> _Problem to work on_: Of the lines listed below, return exactly those that run from the line containing "obj.matrix_world = Matrix.Identity(4)" through the line containing "obj.parent = empty", both included.

---------------

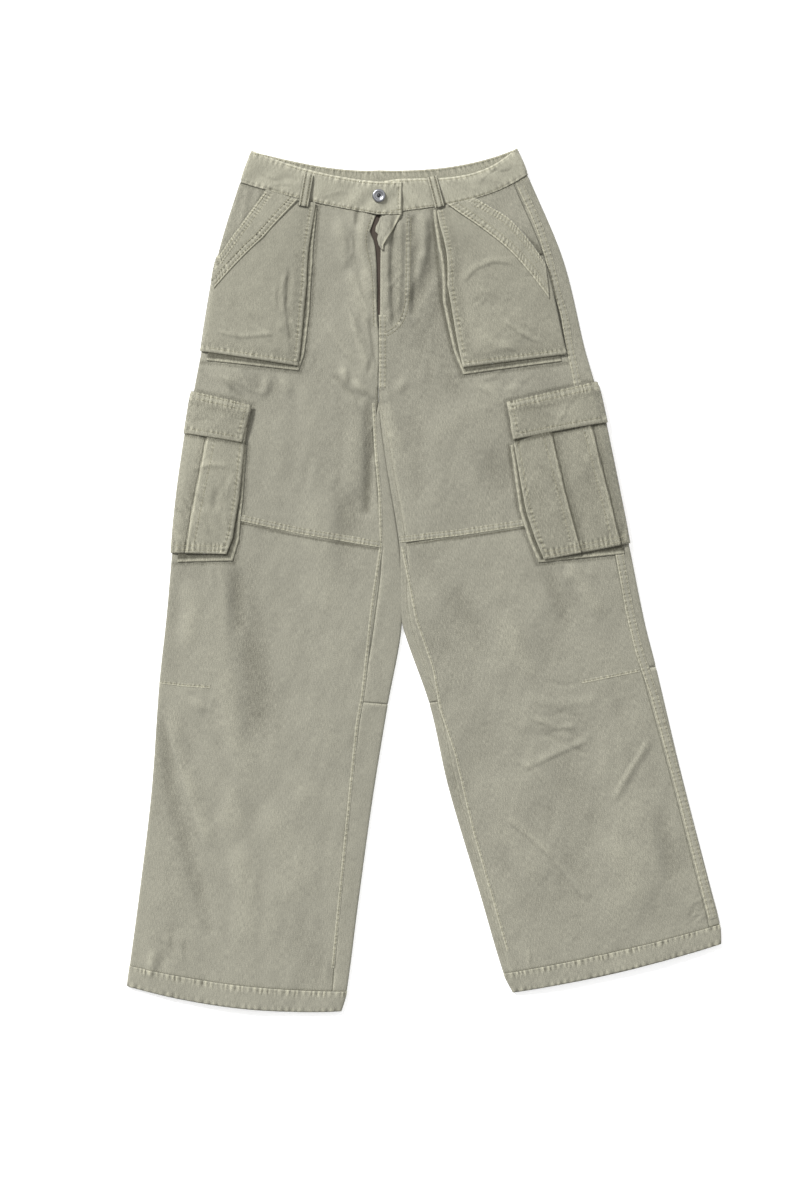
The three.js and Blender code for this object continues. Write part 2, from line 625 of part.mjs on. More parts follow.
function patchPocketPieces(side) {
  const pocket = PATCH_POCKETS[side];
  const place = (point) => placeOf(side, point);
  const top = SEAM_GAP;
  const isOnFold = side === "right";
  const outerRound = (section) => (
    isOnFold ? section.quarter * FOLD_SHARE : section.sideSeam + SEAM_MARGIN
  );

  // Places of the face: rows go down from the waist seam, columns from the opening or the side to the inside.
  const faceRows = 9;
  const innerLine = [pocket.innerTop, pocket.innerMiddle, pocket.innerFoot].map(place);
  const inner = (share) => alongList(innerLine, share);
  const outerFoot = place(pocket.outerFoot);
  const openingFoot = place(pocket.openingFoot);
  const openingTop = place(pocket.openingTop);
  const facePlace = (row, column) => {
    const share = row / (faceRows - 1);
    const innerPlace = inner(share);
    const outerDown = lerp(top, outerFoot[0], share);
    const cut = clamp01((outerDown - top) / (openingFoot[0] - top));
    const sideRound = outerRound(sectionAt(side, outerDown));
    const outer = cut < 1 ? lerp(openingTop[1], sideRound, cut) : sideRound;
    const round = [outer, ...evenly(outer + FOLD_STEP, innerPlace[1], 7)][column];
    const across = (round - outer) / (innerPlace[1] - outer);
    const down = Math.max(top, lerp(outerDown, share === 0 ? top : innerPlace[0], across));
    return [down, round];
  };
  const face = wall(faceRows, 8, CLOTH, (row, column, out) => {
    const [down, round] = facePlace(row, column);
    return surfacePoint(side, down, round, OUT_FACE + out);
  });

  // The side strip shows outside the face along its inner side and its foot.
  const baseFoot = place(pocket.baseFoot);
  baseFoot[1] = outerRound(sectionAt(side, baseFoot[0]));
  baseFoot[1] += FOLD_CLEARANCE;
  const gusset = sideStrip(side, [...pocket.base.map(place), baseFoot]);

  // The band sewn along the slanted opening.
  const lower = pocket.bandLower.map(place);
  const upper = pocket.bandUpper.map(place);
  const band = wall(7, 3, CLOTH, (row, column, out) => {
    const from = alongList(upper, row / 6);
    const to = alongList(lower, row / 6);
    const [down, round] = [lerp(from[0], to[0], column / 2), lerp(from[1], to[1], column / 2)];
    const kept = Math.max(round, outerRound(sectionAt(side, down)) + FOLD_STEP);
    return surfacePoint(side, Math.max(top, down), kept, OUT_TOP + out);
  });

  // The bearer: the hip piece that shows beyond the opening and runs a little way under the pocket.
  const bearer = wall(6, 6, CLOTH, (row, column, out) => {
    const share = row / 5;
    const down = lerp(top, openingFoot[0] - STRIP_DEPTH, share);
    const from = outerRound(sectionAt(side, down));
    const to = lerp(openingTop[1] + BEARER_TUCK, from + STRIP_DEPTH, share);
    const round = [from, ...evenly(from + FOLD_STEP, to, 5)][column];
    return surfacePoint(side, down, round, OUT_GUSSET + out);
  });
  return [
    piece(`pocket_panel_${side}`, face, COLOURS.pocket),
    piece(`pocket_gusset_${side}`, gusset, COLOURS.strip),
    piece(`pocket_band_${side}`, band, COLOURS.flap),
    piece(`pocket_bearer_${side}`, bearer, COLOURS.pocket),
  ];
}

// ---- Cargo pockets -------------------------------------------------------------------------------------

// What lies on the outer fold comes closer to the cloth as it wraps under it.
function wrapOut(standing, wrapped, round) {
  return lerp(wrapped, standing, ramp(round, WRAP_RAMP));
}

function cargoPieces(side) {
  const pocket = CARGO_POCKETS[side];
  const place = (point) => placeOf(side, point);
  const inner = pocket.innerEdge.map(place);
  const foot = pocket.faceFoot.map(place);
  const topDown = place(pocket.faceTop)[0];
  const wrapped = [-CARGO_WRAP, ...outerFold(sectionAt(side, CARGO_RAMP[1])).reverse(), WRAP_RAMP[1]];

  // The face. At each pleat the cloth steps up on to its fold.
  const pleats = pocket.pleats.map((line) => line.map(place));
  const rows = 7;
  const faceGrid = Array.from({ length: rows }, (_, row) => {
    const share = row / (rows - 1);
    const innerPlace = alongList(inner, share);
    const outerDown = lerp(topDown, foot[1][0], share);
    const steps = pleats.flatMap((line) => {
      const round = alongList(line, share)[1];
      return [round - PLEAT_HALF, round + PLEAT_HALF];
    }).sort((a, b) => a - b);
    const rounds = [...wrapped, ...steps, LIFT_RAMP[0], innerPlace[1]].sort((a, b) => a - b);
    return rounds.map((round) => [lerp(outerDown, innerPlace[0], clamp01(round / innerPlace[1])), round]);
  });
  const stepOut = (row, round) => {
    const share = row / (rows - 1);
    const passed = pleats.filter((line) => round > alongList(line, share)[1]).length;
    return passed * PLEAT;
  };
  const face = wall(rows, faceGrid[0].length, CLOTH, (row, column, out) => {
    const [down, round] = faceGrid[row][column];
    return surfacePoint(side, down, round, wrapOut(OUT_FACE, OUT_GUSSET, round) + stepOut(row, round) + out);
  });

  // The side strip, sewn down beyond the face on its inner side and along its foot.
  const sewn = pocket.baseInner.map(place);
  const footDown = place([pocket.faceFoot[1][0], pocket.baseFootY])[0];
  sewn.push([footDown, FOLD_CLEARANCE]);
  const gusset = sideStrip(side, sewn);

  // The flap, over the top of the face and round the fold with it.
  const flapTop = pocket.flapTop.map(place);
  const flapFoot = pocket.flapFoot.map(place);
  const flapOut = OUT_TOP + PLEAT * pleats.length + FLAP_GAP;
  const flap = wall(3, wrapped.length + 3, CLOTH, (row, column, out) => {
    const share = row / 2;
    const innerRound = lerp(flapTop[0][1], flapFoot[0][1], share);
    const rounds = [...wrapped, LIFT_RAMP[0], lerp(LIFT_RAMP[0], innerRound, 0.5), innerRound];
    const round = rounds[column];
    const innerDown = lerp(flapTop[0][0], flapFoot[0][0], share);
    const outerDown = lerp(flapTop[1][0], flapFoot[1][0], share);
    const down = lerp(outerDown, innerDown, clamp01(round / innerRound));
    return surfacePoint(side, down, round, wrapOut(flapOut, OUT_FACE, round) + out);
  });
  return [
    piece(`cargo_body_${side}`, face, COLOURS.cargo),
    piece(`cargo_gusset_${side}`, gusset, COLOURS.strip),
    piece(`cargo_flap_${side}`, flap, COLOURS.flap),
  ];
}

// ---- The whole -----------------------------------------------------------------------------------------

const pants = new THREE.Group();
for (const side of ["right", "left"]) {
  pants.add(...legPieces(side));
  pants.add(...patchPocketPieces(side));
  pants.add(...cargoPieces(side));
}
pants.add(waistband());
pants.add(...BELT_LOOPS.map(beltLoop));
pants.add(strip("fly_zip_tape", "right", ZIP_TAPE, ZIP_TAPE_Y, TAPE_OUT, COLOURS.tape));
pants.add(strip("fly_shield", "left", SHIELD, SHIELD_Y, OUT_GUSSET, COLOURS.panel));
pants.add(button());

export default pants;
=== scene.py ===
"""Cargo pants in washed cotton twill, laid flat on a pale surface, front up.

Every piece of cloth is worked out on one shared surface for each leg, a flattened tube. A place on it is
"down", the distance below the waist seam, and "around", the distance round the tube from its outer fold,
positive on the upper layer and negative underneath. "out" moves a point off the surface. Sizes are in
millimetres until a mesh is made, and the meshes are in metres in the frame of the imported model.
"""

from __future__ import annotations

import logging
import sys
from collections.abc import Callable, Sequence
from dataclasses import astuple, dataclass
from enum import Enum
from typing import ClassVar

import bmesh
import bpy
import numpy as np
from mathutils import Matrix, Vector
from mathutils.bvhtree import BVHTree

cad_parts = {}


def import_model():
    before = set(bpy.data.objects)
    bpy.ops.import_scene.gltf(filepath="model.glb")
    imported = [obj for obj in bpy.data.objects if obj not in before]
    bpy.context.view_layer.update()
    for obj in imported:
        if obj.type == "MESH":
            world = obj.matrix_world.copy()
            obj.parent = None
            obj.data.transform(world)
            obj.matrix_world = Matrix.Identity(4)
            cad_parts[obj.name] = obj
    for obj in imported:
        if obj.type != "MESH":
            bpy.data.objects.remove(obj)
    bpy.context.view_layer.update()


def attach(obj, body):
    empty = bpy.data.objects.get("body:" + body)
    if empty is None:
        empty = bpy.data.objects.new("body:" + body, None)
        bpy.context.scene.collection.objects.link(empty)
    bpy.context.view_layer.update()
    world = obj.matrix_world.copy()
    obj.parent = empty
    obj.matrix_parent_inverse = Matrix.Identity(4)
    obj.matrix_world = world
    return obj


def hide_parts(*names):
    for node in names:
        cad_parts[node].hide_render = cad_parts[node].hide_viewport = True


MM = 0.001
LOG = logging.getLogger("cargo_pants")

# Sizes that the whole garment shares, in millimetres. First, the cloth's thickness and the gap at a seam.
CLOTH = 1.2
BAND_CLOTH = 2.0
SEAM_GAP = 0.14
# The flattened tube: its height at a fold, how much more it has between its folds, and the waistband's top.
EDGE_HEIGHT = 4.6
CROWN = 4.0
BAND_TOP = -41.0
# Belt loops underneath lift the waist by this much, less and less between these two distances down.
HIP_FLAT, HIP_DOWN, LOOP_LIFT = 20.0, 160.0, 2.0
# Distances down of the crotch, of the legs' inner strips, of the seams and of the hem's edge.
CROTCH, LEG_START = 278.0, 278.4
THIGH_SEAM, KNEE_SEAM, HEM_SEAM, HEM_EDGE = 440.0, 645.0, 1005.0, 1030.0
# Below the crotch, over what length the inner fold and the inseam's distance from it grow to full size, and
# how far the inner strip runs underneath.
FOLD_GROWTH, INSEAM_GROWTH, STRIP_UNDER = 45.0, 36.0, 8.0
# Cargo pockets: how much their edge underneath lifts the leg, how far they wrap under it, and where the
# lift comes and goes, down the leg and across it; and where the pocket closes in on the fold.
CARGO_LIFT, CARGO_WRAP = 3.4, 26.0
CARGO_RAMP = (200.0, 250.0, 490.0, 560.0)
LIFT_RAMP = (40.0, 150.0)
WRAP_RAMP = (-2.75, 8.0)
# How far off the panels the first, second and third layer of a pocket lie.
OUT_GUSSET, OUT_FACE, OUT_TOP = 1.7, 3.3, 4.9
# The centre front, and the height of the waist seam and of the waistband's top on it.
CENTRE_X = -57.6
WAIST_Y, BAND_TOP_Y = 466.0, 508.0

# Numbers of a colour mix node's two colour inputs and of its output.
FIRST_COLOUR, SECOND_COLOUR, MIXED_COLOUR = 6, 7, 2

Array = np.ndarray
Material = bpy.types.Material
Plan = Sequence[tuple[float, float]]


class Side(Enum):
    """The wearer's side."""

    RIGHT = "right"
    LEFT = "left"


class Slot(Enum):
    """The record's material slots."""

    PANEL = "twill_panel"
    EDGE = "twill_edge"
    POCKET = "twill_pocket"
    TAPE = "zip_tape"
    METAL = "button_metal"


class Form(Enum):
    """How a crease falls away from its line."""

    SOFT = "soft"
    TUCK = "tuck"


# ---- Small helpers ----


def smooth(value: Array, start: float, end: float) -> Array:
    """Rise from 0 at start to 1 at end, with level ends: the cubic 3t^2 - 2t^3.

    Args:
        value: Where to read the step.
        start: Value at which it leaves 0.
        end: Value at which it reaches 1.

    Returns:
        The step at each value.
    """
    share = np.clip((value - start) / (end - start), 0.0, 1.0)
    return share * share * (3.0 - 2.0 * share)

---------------

> _Reply to the task_:
            obj.matrix_world = Matrix.Identity(4)
            cad_parts[obj.name] = obj
    for obj in imported:
        if obj.type != "MESH":
            bpy.data.objects.remove(obj)
    bpy.context.view_layer.update()


def attach(obj, body):
    empty = bpy.data.objects.get("body:" + body)
    if empty is None:
        empty = bpy.data.objects.new("body:" + body, None)
        bpy.context.scene.collection.objects.link(empty)
    bpy.context.view_layer.update()
    world = obj.matrix_world.copy()
    obj.parent = empty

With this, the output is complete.